What to produce: Copy the records below exactly as they appear.

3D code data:

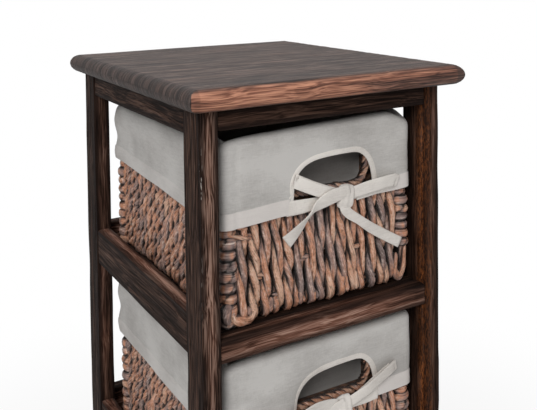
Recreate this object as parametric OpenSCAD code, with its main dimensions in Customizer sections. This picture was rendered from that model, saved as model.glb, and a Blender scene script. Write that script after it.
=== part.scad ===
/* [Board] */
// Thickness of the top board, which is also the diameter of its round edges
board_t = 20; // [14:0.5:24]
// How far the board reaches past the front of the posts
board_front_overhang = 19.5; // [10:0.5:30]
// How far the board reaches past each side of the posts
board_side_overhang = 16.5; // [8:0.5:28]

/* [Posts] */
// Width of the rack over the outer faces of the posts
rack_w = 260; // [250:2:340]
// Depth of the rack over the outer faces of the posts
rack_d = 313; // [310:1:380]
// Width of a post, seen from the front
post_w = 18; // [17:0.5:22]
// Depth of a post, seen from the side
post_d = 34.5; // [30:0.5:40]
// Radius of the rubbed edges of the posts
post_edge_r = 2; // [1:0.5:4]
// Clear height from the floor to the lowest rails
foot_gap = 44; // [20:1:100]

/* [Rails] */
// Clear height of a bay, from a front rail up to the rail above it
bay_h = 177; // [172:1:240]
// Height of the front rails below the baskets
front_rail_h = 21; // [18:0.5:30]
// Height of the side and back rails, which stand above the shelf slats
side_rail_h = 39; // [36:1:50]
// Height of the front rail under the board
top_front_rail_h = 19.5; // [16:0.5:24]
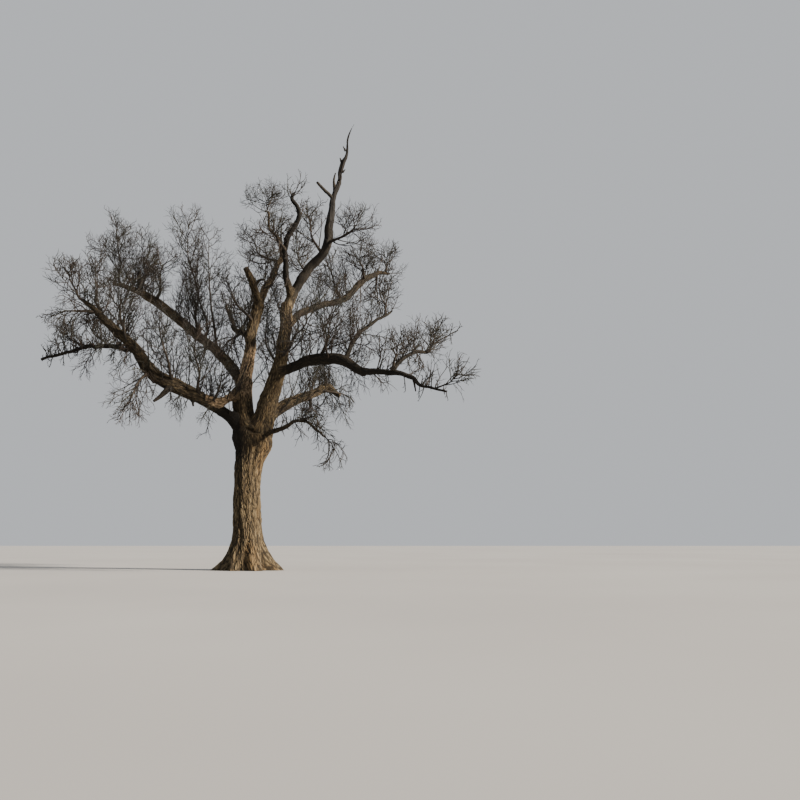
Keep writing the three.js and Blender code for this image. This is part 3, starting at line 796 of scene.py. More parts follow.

Complete response:
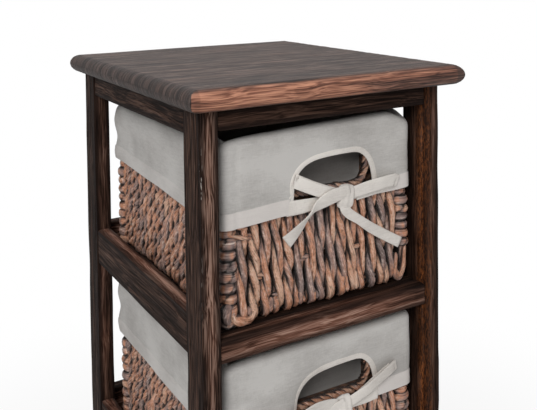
Recreate this object as parametric OpenSCAD code, with its main dimensions in Customizer sections. This picture was rendered from that model, saved as model.glb, and a Blender scene script. Write that script after it.
=== part.scad ===
/* [Board] */
// Thickness of the top board, which is also the diameter of its round edges
board_t = 20; // [14:0.5:24]
// How far the board reaches past the front of the posts
board_front_overhang = 19.5; // [10:0.5:30]
// How far the board reaches past each side of the posts
board_side_overhang = 16.5; // [8:0.5:28]

/* [Posts] */
// Width of the rack over the outer faces of the posts
rack_w = 260; // [250:2:340]
// Depth of the rack over the outer faces of the posts
rack_d = 313; // [310:1:380]
// Width of a post, seen from the front
post_w = 18; // [17:0.5:22]
// Depth of a post, seen from the side
post_d = 34.5; // [30:0.5:40]
// Radius of the rubbed edges of the posts
post_edge_r = 2; // [1:0.5:4]
// Clear height from the floor to the lowest rails
foot_gap = 44; // [20:1:100]

/* [Rails] */
// Clear height of a bay, from a front rail up to the rail above it
bay_h = 177; // [172:1:240]
// Height of the front rails below the baskets
front_rail_h = 21; // [18:0.5:30]
// Height of the side and back rails, which stand above the shelf slats
side_rail_h = 39; // [36:1:50]
// Height of the front rail under the board
top_front_rail_h = 19.5; // [16:0.5:24]
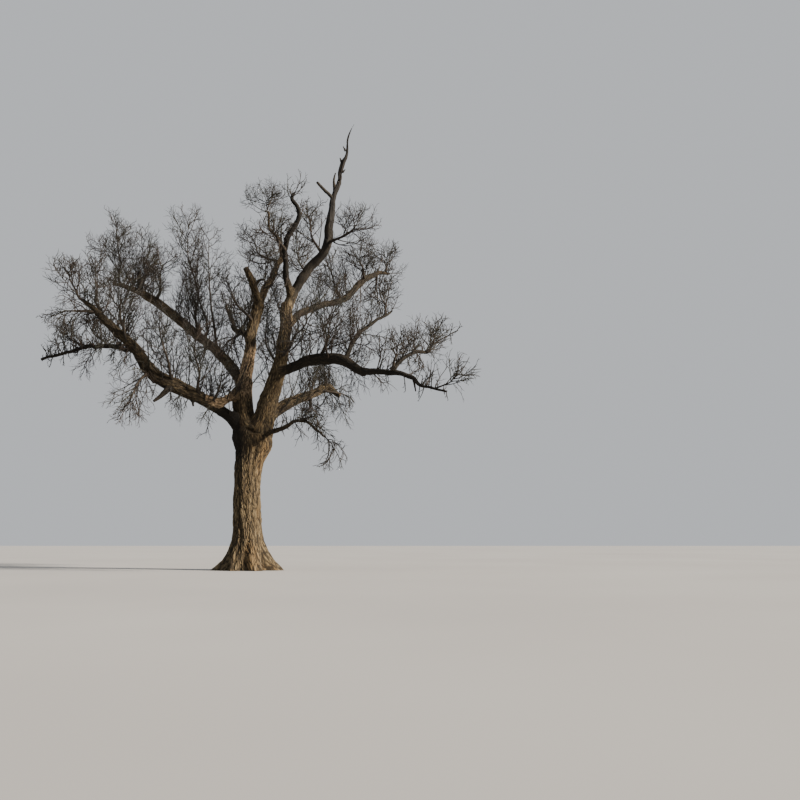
Keep writing the three.js and Blender code for this image. This is part 3, starting at line 796 of scene.py. More parts follow.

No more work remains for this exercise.